By Kathryn Bender, Star-Bulletin
Libby Char, Didi Leong and David Ueunten work to "save"
the human patient simulator at Queen's Medical Center.



Practice
makes perfect on
plastic patient

Queen's staffers use the new
computerized mannequin for some
hands-on experience in dealing
with life-threatening
emergency cases

By Rosemarie Bernardo
Star-Bulletin

Tapa

A computerized mannequin named "Stan" lies on a gurney in the surgery procedure room while instructor Dr. Randy Steadman simulates a hernia repair. Dr. Maughn Matsuoka administers anesthesia for the "patient."

Later, Matsuoka opens Stan's mouth and places a tube down his throat. Steadman, with a computerized tablet, makes Stan experience physiological and cardiovascular problems dealing with hypoxemia, low oxygen in a patient's blood.

Members of the medical staff react as if Stan were a live patient.

Steadman and Stan are helping medical staff at Queen's Medical Center deal with hands-on emergencies.

"This is ideal -- to prepare in advance before you see it," said Trudy Hutto, registered nurse and manager of the Queen's Same Day Surgery Center.

Also, it's a way to promote patient safety, said Dr. Della Lin, chief of the Department of Anesthesiology.


By Kathryn Bender, Star-Bulletin
Stan's medical profile can be changed to reflect the
reactions of men or women, young or old, healthy or ill.

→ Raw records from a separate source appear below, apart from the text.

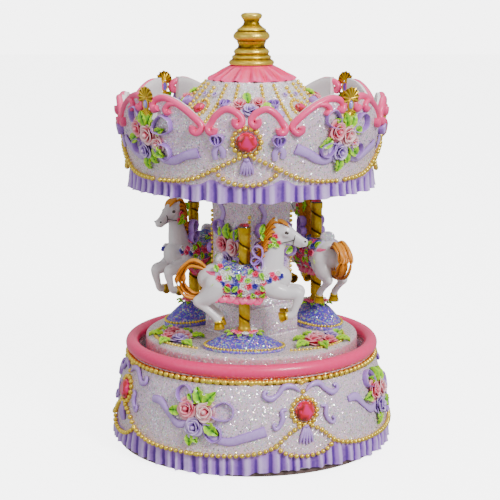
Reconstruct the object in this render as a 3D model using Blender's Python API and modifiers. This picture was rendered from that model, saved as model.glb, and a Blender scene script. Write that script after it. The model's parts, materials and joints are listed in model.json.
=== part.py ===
"""Carousel music box: a resin base with a spring driven musical movement, and the carousel that it turns.

The frame is in metres with +Z up. The origin is on the ground below the carousel's axis and the front is -Y.
Sizes below are in millimetres and MM turns them into metres. Azimuths are in degrees from the front, turning
towards +X, the way the carousel runs. The carousel and the parts that it takes along hang under carousel_axis;
each other moving piece hangs under an empty on its own joint's axis.
"""

import math

import bmesh
import bpy
from mathutils import Matrix, Vector

MM = 0.001

# Clearances
GAP = 0.3
RUN_GAP = 0.4
TURNTABLE_GAP = 3.7
JEWEL_GAP = 0.5

# Base
PLATE_THICKNESS = 3.0
PLATE_INSET = 5.8
KEY_WELL_RADIUS = 20.0
HEM_HEIGHT = 1.2
FOOT_RADIUS = 69.6
SHOULDER_RADIUS = 62.3
SHOULDER_HEIGHT = 5.4
FOOT_WALL = 13.1
SHOULDER_WALL = 6.0
DECK_THICKNESS = 3.0
RIM_RADIUS = 61.1
RIM_TUBE = 3.3
BASE_TURN = 22.0
BASE_JEWEL_HEIGHT = 31.0
JEWEL_RADIUS = 5.0
JEWEL_DEPTH = 2.4

# Movement
BED_HEIGHT = 11.3
BED_THICKNESS = 2.0
POST_RADIUS = 2.5
MOVEMENT_HEIGHT = 24.1
HEADROOM = 0.6
BARREL_RADIUS = 14.0
BARREL_HEIGHT = 8.3
BARREL_WALL = 1.1
ARBOR_RADIUS = 2.0
SPINDLE_RADIUS = 2.0
CROWN_TEETH = 24
CROWN_INNER = 11.0
CROWN_OUTER = 13.5
TOOTH_DEPTH = 1.1
PINION_TEETH = 8
CYLINDER_RADIUS = 6.5
CYLINDER_LENGTH = 20.0
CYLINDER_ARBOR_RADIUS = 1.2
GEAR_TEETH = 20
GEAR_RADIUS = 6.0
GEAR_THICKNESS = 1.4
WHEEL_TEETH = 12
WHEEL_RADIUS = 3.2
IDLER_ARBOR_RADIUS = 0.9
WORM_RADIUS = 1.8
WORM_TURNS = 3
FAN_RADIUS = 5.5
FAN_HEIGHT = 3.0
BRACKET_THICKNESS = 1.2
COMB_TEETH = 18
COMB_THICKNESS = 0.9
COMB_LENGTH = 13.0
KEY_SPAN = 11.0
KEY_HEIGHT = 7.0
KEY_THICKNESS = 1.6

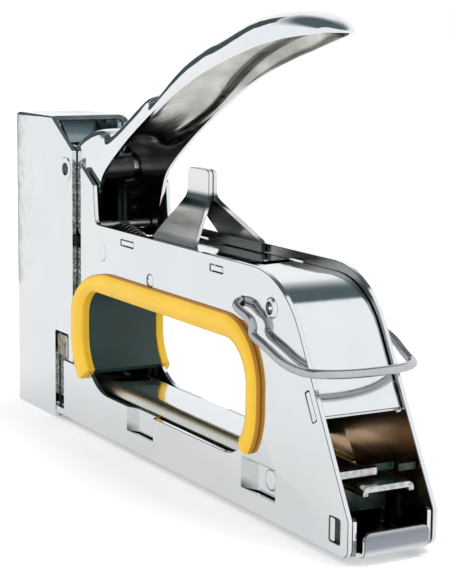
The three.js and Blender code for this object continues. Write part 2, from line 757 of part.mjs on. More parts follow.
// An inverted Y of folded sheet, cut to its side profile.
function handleStop() {
  const foot = BEAM_TOP - COVER.drop + FIT;
  const rightSide = bent([
    [NEST, foot],
    [NEST, STOP.shoulder, BEND],
    [STOP.half, STOP.neck, SHEET_BEND],
    [STOP.half, STOP.top, BEND],
    [0, STOP.top],
  ]);
  const innerRight = bent([
    [NEST - SHEET, foot],
    [STOP_FOOT.wall, STOP.shoulder - BEND, BEND],
    [0, STOP.neck - STOP.half],
  ]);
  const mirrored = (line) => line.slice(0, -1).reverse().map((p) => new THREE.Vector2(-p.x, p.y));
  const section = [
    ...rightSide,
    ...mirrored(rightSide),
    ...mirrored(innerRight).reverse(),
    ...[...innerRight].reverse(),
  ];
  const profile = [
    [STOP_FOOT.front, foot - OVERRUN],
    [STOP_FOOT.rear, foot - OVERRUN],
    [STOP_FOOT.rear, STOP.shoulder],
    [STOP.rear, STOP.neck],
    [STOP.rear, STOP.top + OVERRUN],
    [STOP.front, STOP.top + OVERRUN],
    [STOP.front, STOP.neck],
  ].map(([a, b]) => new THREE.Vector2(a, b));
  const strip = solid(alongX(section, STOP_FOOT.front - OVERRUN, STOP_FOOT.rear + OVERRUN));
  return strip.intersect(solid(acrossY(profile, -BODY_WIDTH, BODY_WIDTH)));
}

function crossPin() {
  return solid(barY(CROSS_PIN.x, CROSS_PIN.z, CROSS_PIN.radius, -PLATE_OUT - FIT, PLATE_OUT + FIT));
}

// Wire bail: out of its hole, back along the plate, round the rear and home again.
function bailPath() {
  const left = BAIL_STATIONS
    .map(([x, share, z]) => new THREE.Vector3(BAIL.x + x, -share * BAIL.half, BAIL.z + z));
  const right = left.slice(0, -1).reverse().map((p) => new THREE.Vector3(p.x, -p.y, p.z));
  return new THREE.CatmullRomCurve3([...left, ...right], false, "centripetal");
}

function bail() {
  const section = new THREE.Shape(circle2(0, 0, BAIL.wire / 2, WIRE_SIDES));
  const path = bailPath();
  const steps = Math.round(path.getLength() / BAIL.wire);
  return new THREE.ExtrudeGeometry(section, { steps, extrudePath: path, bevelEnabled: false });
}

// Grip

// Points round the covered part of the hand hole's edge, from the front foot over the top to the
// rear foot: each has the hole's corner it lies on, its angle, and the matching corner of the
// trim's outer rim.
function gripPlaces() {
  const x1 = HOLE.x + HOLE.length;
  const z1 = HOLE.bottom + HOLE.height;
  const { frontBottom, rearBottom, rearTop, frontTop } = HOLE_RADII;
  const { front, top, rear, cornerLength, cornerHeight } = TRIM_RIM;
  const footAngle = (radius) => Math.asin((GRIP_FOOT - HOLE.bottom - radius) / (radius - TRIM.lip));
  const corner = (x, z, radius, angles, reach, rim = [x, z]) => ({ x, z, radius, angles, reach, rim });
  const corners = [
    corner(HOLE.x + frontBottom, HOLE.bottom + frontBottom, frontBottom,
      [Math.PI - footAngle(frontBottom), Math.PI], [frontBottom + front, frontBottom + front]),
    corner(HOLE.x + frontTop, z1 - frontTop, frontTop, [Math.PI, Math.PI / 2],
      [cornerLength, cornerHeight], [HOLE.x - front + cornerLength, z1 + top - cornerHeight]),
    corner(x1 - rearTop, z1 - rearTop, rearTop, [Math.PI / 2, 0], [rearTop + rear, rearTop + top]),
    corner(x1 - rearBottom, HOLE.bottom + rearBottom, rearBottom,
      [0, footAngle(rearBottom)], [rearBottom + rear, rearBottom + rear]),
  ];
  return corners.flatMap(({ angles, ...rest }) => {
    const places = [];
    for (let i = 0; i <= GRIP_STEPS; i += 1) {
      places.push({ ...rest, angle: angles[0] + (angles[1] - angles[0]) * i / GRIP_STEPS });
    }
    return places;
  });
}

// A point at a distance outwards from the hole's edge; outside the edge the distances are spread
// so that the trim's width reaches its outer rim.
function gripPoint({ x, z, radius, angle, reach, rim }, out) {
  const ray = new THREE.Vector2(Math.cos(angle), Math.sin(angle));
  const edge = new THREE.Vector2(x, z).addScaledVector(ray, radius + Math.min(out, 0));
  const outer = new THREE.Vector2(rim[0] + reach[0] * ray.x, rim[1] + reach[1] * ray.y);
  return edge.lerp(outer, Math.max(out, 0) / TRIM.width);
}

// Sweeps a section along the grip: section points are [outwards from the hole, y].
function alongGrip(section) {
  const rings = gripPlaces().map((place) => section.map(([out, y]) => {
    const at = gripPoint(place, out);
    return new THREE.Vector3(at.x, y, at.y);
  }));
  const band = solid(skinned(rings, section.map(([out, y]) => new THREE.Vector2(out, y))));
  return without(band, block(0, LENGTH, -BODY_WIDTH, BODY_WIDTH, 0, GRIP_FOOT));
}

function gripTrim(side) {
  const face = PLATE_OUT + FIT;
  const { width, lip, crown, round, wrap } = TRIM;
  const section = [
    [-lip, PLATE_IN],
    [-FIT, PLATE_IN],
    [-FIT, face],
    [width - wrap, face],
    [width, face + wrap],
    [width - round / 2, face + crown - round / 2],
    [width - 2 * round, face + crown],
    [2 * round, face + crown],
    [0, face + crown - round / 2],
    [-lip, face + wrap],
  ];
  return alongGrip(section.map(([out, y]) => [out, side * y]));
}

function gripLiner() {
  return alongGrip([[-LINER / 2, -NEST], [LINER / 2, -NEST], [LINER / 2, NEST], [-LINER / 2, NEST]]);
}

// Magazine

function magazineHousing() {
  const { half, top, bottom, radius } = HOUSING;
  const line = bent([[-half, bottom], [-half, top, radius], [half, top, radius], [half, bottom]]);
  return solid(alongX(sheetOutline(line, THIN_SHEET), HOUSING.front, HOUSING.rear));
}

function baseTray() {
  const x1 = LENGTH - TRAY.sheet;
  const floorTop = TRAY.bottom + TRAY.sheet;
  const section = rounded([
    [-NEST, TRAY.bottom, BEND],
    [NEST, TRAY.bottom, BEND],
    [NEST, TRAY.wall],
    [NEST - TRAY.sheet, TRAY.wall],
    [NEST - TRAY.sheet, floorTop],
    [TRAY.sheet - NEST, floorTop],
    [TRAY.sheet - NEST, TRAY.wall],
    [-NEST, TRAY.wall],
  ]);
  const floor = alongX(section, TRAY.front, PLATE.rear - FIT);
  const apron = block(PLATE.rear - OVERRUN, LENGTH - BEND, -LIP.half, LIP.half, TRAY.bottom, floorTop);
  const lip = alongX(box2(-LIP.half, LIP.half, TRAY.bottom, LIP.height, SHEET_BEND), x1, LENGTH);
  const heels = SIDES.flatMap(([, side]) => {
    const inner = side * (NEST - TRAY.sheet);
    const wall = box2(PLATE.rear - HEEL_TAB.wallLength, PLATE.rear - FIT, TRAY.bottom, HEEL_TAB.wallTop);
    return [
      acrossY(wall, Math.min(inner, side * NEST), Math.max(inner, side * NEST)),
      acrossY(heelTabOutline(0), Math.min(inner, side * PLATE_OUT), Math.max(inner, side * PLATE_OUT)),
    ];
  });
  return joined(floor, apron, lip, ...heels);
}

function catchBar() {
  const { x, length, z, thick, notch, notchDepth } = CATCH;
  const bar = block(x, x + length, -NEST, NEST, z, z + thick);
  const rear = x + length;
  const cut = block(rear - notchDepth, rear + OVERRUN, -notch, notch, z - OVERRUN, z + thick + OVERRUN);
  return without(solid(bar), cut);
}

function pusherRod() {
  const shaft = alongX(circle2(0, ROD.z, ROD.radius, PIN_SIDES / 2), ROD.front, UPRIGHT.x - FIT);
  const head = alongX(circle2(0, ROD.z, ROD.head, PIN_SIDES / 2), ROD.front, ROD.front + ROD.headLength);
  return joined(shaft, head);
}

// The pull tab: an upright bracket on the rod's end, and an arched tab behind it.
function pullTab() {
  const { half, top, skirt, radius, sheet, rear } = TAB;
  const arch = bent([[-half, top - skirt], [-half, top, radius], [half, top, radius], [half, top - skirt]]);
  const tab = alongX(sheetOutline(arch, sheet), UPRIGHT.x, rear);
  const upright = block(
    UPRIGHT.x, UPRIGHT.x + UPRIGHT.thick, -UPRIGHT.half, UPRIGHT.half, UPRIGHT.bottom, top - sheet / 2,
  );
  return joined(tab, upright);
}

function followerFront() {
  return ROD.front + ROD.headLength + FIT;
}

function follower() {
  const { length, half, bottom, top } = FOLLOWER;
  const x0 = followerFront();
  const body = alongX(box2(-half, half, bottom, top, BEND), x0, x0 + length);
  const bore = alongX(circle2(0, ROD.z, ROD.radius + FIT, PIN_SIDES / 2), x0 - OVERRUN, x0 + length + OVERRUN);
  return without(solid(body), bore);
}

function followerSpring() {
  const x0 = followerFront() + FOLLOWER.length + FIT;
  const length = UPRIGHT.x - FIT - x0;
  return coil(FOLLOWER_SPRING, length).rotateY(Math.PI / 2).translate(x0, 0, ROD.z);
}

// Assembly

const tool = new THREE.Group();

function place(name, shape, finish) {
  const geometry = shape.isBufferGeometry ? shape : surface(shape);
  const mesh = new THREE.Mesh(geometry, new THREE.MeshStandardMaterial(finish));
  mesh.name = name;
  tool.add(mesh);
}

for (const [name, side] of SIDES) {
  place(`side_plate_${name}`, sidePlate(side), CHROME);
  place(`grip_trim_${name}`, gripTrim(side), YELLOW);
}
place("grip_liner", gripLiner(), SLATE);
place("nose_cap", noseCap(), CHROME);
place("driver_housing", driverHousing(), STEEL);
place("spring_bracket", springBracket(), STEEL);
place("front_guide", frontGuide(), STEEL);
place("driver_blade", driverBlade(), STEEL);
place("plunger", plunger(), DARK_STEEL);
place("power_spring", powerSpring(), DARK_STEEL);
place("bumper", bumper(), RUBBER);
place("nose_key", noseKey(), STEEL);
place("handle_shell", handleShell(), CHROME);
place("pivot_pin", pivotPin(), STEEL);
place("lift_fork", liftFork(), DARK_STEEL);
place("spring_hook_pin", hookPin(), STEEL);
place("anchor_pin", anchorPin(), STEEL);
place("return_spring", returnSpring(), STEEL);
place("top_cover", topCover(), CHROME);
place("handle_stop", handleStop(), CHROME);
place("rear_cross_pin", crossPin(), STEEL);
place("bail", bail(), CHROME);
place("magazine_housing", magazineHousing(), CHROME);
place("base_tray", baseTray(), CHROME);
place("catch_bar", catchBar(), CHROME);
place("pusher_rod", pusherRod(), STEEL);
place("pull_tab", pullTab(), CHROME);
place("follower", follower(), DARK_STEEL);
place("follower_spring", followerSpring(), STEEL);

// The origin is midway along the body, under the nose.
tool.position.set(-LENGTH / 2, 0, NOSE_DROP);

export default tool;
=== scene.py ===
"""Hand staple gun: the finished pieces, their materials and a plain studio round the CAD frame.

Lengths in the tables are millimetres and measured as in the CAD: x runs back from the nose
front, y across the tool (left is negative) and z up from the underside of the beam.
"""
import math
from functools import partial

import bmesh
import bpy
from mathutils import Matrix, Vector
from mathutils.geometry import delaunay_2d_cdt


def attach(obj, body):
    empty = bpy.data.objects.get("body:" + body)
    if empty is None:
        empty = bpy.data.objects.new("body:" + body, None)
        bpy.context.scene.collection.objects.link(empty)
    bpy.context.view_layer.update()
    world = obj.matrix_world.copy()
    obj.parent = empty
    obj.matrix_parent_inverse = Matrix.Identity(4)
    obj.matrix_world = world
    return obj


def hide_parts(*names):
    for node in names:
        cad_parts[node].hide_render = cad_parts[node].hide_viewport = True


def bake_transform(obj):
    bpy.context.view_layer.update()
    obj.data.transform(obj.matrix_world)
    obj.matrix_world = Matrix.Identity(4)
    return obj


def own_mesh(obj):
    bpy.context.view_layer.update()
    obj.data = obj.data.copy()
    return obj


bl_info = {
    "name": "Hand Staple Gun",
    "version": (1, 0, 0),
    "blender": (4, 5, 0),
    "location": "View3D > Sidebar > Staple Gun",
    "description": "Builds the plates, lever, grip and wire parts of a steel hand staple gun",
    "category": "Object",
}

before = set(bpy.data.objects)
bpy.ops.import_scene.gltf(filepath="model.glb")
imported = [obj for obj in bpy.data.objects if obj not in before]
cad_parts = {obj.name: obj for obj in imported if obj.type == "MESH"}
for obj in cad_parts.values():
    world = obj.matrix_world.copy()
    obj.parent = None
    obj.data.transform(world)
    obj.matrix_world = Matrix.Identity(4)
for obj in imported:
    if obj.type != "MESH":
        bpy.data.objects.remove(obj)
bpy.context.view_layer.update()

MM = 0.001
LENGTH = 196.3
NOSE_DROP = 1.6

# Body
BODY_WIDTH = 25
BEAM_TOP = 61.9
NOSE_TOP = 91.3
SHEET = 1.3
FIT = 0.3
PLATE_OUT = BODY_WIDTH / 2
PLATE_IN = PLATE_OUT - SHEET
NEST = PLATE_IN - FIT
SLANT = ((27.7, NOSE_TOP), (57.5, 73.5))
BEND = 0.8
FOLD = 1.6
EDGE = 0.14
ARC_STEP = math.radians(9)
SMOOTH_ANGLE = math.radians(32)
ROUND_ANGLE = math.radians(60)
SHARP_ANGLE = math.radians(40)
WELD = 2e-7
SIDES = {"left": -1, "right": 1}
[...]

Stan, short for standard man as named by Steadman, is controlled by computer software that allows the instructor to monitor and direct students.

It can simulate different programmed conditions such as heart failure, collapsed lung or an allergic reaction. Its profile can be changed to a man or a women, old or young, healthy or ill.

The mannequin, a product of Florida-based Medical Education Techologies Inc., responds to the medication in the same manner a person would, Hutto said.

Each drug injected into the mannequin is bar coded and scanned through a machine. The machine recognizes the drug and the amount, she said, and simulates cardiovascular, pulmonary and physiological responses.

"We practice repeatedly situations they may not see in real life," said Steadman, an anesthesiologist from the University of California-Los Angeles Medical Center.

People, indeed, experience heart stoppage, or a collapsed lung, or an allergic reaction to medication, he said. "But you can't systematically train people in those events."

"With this, you can guarantee that they have a situation that they need to practice on and be educated on," said Steadman. "If a real event occurs, they would have had some prior experience with that."